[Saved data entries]
▼
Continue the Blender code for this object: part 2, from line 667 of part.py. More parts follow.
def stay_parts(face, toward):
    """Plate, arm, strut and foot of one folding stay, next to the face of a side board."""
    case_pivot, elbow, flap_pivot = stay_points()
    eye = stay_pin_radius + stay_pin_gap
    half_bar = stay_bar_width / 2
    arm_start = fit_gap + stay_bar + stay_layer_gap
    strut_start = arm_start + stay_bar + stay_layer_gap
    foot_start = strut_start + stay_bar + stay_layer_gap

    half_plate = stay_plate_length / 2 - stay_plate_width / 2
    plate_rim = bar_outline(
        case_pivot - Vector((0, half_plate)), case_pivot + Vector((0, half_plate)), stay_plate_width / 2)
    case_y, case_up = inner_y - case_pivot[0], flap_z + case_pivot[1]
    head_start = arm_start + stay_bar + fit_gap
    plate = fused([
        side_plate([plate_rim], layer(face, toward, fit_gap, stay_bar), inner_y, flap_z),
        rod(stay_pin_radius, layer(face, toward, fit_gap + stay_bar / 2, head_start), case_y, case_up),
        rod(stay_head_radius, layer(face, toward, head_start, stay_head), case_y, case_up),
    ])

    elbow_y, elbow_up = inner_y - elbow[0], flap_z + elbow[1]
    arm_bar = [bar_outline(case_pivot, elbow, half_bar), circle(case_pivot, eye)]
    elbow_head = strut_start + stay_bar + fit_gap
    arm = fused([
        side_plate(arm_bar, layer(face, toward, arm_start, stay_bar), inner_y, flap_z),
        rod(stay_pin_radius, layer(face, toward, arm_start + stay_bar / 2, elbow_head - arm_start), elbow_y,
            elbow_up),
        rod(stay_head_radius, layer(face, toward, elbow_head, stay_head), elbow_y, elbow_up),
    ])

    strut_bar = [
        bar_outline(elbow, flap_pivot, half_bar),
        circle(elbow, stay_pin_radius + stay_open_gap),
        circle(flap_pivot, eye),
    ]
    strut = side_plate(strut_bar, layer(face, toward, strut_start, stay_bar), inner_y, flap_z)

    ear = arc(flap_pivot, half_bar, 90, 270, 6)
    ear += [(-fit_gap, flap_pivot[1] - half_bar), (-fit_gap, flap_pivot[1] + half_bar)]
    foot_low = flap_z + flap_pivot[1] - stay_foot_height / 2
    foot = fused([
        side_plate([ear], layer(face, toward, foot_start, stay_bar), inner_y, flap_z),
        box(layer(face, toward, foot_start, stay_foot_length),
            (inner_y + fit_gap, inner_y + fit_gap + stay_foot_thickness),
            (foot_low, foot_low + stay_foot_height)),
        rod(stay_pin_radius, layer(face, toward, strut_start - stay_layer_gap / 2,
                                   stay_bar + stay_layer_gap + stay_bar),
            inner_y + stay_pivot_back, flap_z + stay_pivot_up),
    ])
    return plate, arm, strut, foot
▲
▼
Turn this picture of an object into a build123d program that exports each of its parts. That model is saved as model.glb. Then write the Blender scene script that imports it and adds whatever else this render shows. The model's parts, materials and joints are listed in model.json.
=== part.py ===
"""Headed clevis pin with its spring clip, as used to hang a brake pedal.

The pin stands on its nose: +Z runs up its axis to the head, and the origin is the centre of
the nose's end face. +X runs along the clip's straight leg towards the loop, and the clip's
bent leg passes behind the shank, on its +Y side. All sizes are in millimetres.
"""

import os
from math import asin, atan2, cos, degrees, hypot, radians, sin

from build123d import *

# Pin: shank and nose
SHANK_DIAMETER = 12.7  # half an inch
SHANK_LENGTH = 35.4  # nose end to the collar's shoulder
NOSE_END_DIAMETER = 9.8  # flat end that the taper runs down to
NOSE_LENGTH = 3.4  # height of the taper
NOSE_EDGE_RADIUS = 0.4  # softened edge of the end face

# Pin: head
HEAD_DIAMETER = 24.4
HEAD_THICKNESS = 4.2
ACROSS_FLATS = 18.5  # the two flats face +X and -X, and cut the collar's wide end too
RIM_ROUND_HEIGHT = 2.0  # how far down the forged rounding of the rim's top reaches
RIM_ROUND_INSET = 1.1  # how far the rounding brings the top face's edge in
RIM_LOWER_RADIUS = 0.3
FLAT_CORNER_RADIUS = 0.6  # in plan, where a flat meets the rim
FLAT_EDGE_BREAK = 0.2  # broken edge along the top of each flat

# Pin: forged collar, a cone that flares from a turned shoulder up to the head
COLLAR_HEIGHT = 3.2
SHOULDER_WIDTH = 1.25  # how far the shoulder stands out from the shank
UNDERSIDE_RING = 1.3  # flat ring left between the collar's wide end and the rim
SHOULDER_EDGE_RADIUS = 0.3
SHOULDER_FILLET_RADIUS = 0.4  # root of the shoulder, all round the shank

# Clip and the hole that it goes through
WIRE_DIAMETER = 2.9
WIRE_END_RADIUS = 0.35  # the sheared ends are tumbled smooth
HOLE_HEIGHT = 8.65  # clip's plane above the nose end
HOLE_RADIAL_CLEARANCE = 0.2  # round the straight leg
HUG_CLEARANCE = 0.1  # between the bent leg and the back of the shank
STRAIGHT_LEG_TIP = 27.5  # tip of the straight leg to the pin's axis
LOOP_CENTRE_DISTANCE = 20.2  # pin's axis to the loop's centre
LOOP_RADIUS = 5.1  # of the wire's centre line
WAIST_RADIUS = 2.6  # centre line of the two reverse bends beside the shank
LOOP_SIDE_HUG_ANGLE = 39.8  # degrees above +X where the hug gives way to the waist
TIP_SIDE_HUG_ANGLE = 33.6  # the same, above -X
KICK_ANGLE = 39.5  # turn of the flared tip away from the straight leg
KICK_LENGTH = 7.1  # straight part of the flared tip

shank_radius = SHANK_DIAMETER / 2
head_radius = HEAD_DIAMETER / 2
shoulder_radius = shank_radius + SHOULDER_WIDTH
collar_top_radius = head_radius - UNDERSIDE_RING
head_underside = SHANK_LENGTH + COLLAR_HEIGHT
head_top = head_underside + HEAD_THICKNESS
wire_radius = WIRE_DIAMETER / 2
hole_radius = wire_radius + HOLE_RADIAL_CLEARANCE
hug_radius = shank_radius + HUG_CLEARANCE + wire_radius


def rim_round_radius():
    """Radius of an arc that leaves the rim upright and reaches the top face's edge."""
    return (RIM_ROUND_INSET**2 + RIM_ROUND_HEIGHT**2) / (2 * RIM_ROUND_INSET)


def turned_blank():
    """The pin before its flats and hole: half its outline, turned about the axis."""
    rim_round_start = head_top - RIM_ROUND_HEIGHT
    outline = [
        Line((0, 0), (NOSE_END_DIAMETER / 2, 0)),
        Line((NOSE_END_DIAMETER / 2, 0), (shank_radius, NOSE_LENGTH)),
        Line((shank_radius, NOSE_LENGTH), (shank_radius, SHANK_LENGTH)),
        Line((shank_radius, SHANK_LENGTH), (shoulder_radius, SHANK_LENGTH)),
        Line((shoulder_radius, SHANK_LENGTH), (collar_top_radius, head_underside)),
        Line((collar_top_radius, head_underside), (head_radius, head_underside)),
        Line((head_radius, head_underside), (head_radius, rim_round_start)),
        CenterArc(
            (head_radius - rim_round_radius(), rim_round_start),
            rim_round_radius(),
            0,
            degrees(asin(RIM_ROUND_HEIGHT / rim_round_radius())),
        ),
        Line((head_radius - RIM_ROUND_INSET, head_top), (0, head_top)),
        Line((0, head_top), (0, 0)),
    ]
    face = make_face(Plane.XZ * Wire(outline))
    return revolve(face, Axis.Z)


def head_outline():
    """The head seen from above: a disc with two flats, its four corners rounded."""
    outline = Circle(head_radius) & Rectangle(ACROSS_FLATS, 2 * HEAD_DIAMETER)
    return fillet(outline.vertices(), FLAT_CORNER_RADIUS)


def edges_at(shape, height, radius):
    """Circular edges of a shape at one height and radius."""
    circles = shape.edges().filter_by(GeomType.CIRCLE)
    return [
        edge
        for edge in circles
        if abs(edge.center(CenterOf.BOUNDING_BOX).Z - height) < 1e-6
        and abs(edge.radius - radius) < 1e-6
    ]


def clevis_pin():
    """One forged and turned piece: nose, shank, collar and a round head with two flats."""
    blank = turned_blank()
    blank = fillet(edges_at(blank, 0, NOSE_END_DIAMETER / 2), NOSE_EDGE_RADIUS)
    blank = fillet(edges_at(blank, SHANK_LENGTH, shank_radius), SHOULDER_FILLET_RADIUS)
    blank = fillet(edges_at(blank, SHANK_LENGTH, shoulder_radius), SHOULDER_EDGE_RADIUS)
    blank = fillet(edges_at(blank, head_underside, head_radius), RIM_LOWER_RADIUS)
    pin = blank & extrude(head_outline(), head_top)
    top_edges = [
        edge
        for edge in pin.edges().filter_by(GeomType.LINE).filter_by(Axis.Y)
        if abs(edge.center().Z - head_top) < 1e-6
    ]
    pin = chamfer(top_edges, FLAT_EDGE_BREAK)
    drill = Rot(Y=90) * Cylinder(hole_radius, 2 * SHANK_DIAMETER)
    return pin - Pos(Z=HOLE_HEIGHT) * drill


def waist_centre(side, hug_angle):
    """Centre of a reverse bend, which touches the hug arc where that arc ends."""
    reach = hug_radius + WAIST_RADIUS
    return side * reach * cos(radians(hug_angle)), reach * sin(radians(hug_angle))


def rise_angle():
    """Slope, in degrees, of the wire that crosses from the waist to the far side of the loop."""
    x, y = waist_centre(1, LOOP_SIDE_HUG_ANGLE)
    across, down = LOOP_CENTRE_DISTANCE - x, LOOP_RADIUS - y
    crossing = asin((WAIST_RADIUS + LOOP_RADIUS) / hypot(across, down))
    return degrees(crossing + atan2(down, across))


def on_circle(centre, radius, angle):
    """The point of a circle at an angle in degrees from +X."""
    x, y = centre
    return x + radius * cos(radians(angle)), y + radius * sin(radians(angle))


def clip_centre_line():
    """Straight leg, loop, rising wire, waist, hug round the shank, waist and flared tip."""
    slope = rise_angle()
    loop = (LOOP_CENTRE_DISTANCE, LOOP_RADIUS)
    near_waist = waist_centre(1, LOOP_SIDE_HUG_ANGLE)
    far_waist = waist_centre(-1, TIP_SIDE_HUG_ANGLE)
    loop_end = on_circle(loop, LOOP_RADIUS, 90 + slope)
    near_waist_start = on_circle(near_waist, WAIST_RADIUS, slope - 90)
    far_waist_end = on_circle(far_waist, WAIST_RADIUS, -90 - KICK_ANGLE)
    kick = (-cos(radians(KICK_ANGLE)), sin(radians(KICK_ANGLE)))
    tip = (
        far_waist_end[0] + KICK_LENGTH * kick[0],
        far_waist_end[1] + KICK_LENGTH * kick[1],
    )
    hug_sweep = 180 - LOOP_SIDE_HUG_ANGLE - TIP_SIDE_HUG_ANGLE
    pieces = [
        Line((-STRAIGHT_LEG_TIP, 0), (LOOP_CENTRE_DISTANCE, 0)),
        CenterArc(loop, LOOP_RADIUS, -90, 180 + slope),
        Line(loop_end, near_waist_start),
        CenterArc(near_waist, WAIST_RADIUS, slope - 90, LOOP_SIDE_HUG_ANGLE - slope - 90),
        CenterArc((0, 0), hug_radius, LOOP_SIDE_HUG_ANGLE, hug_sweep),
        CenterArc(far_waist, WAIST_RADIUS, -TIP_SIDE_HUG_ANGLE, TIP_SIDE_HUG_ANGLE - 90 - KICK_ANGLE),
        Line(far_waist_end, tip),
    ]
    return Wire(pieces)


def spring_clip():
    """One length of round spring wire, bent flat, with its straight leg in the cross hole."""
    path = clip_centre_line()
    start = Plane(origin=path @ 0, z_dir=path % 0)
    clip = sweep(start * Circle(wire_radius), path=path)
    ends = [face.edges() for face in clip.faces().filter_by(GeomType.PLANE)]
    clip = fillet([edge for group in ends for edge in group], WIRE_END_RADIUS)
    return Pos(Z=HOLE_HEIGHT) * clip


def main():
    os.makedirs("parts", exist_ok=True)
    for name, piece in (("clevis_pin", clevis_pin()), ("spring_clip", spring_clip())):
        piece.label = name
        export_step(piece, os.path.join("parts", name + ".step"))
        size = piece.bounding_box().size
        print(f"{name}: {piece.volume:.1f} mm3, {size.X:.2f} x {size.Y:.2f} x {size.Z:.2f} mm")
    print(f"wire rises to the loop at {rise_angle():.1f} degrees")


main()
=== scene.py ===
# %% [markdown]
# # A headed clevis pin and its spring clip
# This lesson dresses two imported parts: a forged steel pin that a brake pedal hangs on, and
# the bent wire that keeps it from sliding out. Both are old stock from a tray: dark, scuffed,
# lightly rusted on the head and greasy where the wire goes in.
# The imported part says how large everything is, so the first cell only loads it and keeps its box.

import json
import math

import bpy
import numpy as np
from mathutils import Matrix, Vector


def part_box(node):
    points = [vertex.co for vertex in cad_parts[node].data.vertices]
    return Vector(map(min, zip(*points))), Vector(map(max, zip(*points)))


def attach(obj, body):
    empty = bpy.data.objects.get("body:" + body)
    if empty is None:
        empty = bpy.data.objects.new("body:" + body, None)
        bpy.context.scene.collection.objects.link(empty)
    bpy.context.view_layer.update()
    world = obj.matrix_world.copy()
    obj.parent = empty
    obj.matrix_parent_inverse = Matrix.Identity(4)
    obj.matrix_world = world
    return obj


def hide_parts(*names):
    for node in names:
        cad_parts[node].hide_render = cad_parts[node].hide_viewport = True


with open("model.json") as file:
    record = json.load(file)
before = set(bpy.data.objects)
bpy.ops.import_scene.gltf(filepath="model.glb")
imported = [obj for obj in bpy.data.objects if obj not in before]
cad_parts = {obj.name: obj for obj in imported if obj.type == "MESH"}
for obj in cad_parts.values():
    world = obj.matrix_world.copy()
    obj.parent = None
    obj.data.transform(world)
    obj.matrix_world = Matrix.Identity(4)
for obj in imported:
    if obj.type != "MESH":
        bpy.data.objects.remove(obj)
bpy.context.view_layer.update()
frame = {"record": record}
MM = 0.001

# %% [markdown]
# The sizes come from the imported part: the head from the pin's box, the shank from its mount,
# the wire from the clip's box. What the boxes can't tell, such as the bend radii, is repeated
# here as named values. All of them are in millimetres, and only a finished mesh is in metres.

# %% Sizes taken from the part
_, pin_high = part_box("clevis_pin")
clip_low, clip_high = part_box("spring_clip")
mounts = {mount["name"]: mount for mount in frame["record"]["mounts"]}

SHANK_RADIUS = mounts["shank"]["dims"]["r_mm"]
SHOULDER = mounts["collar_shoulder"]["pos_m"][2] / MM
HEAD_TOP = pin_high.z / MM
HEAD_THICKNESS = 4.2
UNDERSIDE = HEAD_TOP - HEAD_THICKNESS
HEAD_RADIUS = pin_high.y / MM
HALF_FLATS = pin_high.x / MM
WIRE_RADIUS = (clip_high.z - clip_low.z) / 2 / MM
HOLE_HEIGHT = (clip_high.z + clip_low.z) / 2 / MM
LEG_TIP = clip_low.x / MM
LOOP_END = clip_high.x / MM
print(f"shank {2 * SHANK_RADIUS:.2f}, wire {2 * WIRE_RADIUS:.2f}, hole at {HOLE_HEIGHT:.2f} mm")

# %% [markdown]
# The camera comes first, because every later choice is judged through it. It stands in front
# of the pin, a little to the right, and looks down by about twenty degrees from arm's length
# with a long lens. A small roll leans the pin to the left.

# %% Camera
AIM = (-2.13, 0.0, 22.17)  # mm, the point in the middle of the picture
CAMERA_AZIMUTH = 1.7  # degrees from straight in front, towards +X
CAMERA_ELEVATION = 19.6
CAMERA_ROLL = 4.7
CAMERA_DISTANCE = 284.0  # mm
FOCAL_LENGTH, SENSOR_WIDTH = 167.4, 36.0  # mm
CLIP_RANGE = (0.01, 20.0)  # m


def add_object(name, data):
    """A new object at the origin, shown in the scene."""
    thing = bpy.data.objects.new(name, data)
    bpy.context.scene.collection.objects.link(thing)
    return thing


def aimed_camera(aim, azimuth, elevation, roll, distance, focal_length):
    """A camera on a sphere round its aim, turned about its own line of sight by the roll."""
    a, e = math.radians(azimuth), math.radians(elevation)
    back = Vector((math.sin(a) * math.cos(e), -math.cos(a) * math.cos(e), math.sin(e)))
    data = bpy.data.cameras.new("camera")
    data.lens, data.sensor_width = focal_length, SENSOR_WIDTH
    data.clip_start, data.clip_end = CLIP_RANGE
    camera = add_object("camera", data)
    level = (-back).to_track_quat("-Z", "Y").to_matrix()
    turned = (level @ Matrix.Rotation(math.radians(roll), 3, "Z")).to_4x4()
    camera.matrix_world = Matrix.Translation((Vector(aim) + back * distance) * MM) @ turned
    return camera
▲
:: EXERCISE OBJECTIVE ::
In the listing above, find the line with "return Pos(Z=HOLE_HEIGHT) * clip" and the line with "obj.parent = None", then print exactly those two lines and every line between them, and nothing more.

:: WORKED SOLUTION ::
    return Pos(Z=HOLE_HEIGHT) * clip


def main():
    os.makedirs("parts", exist_ok=True)
    for name, piece in (("clevis_pin", clevis_pin()), ("spring_clip", spring_clip())):
        piece.label = name
        export_step(piece, os.path.join("parts", name + ".step"))
        size = piece.bounding_box().size
        print(f"{name}: {piece.volume:.1f} mm3, {size.X:.2f} x {size.Y:.2f} x {size.Z:.2f} mm")
    print(f"wire rises to the loop at {rise_angle():.1f} degrees")


main()
=== scene.py ===
# %% [markdown]
# # A headed clevis pin and its spring clip
# This lesson dresses two imported parts: a forged steel pin that a brake pedal hangs on, and
# the bent wire that keeps it from sliding out. Both are old stock from a tray: dark, scuffed,
# lightly rusted on the head and greasy where the wire goes in.
# The imported part says how large everything is, so the first cell only loads it and keeps its box.

import json
import math

import bpy
import numpy as np
from mathutils import Matrix, Vector


def part_box(node):
    points = [vertex.co for vertex in cad_parts[node].data.vertices]
    return Vector(map(min, zip(*points))), Vector(map(max, zip(*points)))


def attach(obj, body):
    empty = bpy.data.objects.get("body:" + body)
    if empty is None:
        empty = bpy.data.objects.new("body:" + body, None)
        bpy.context.scene.collection.objects.link(empty)
    bpy.context.view_layer.update()
    world = obj.matrix_world.copy()
    obj.parent = empty
    obj.matrix_parent_inverse = Matrix.Identity(4)
    obj.matrix_world = world
    return obj


def hide_parts(*names):
    for node in names:
        cad_parts[node].hide_render = cad_parts[node].hide_viewport = True


with open("model.json") as file:
    record = json.load(file)
before = set(bpy.data.objects)
bpy.ops.import_scene.gltf(filepath="model.glb")
imported = [obj for obj in bpy.data.objects if obj not in before]
cad_parts = {obj.name: obj for obj in imported if obj.type == "MESH"}
for obj in cad_parts.values():
    world = obj.matrix_world.copy()
    obj.parent = None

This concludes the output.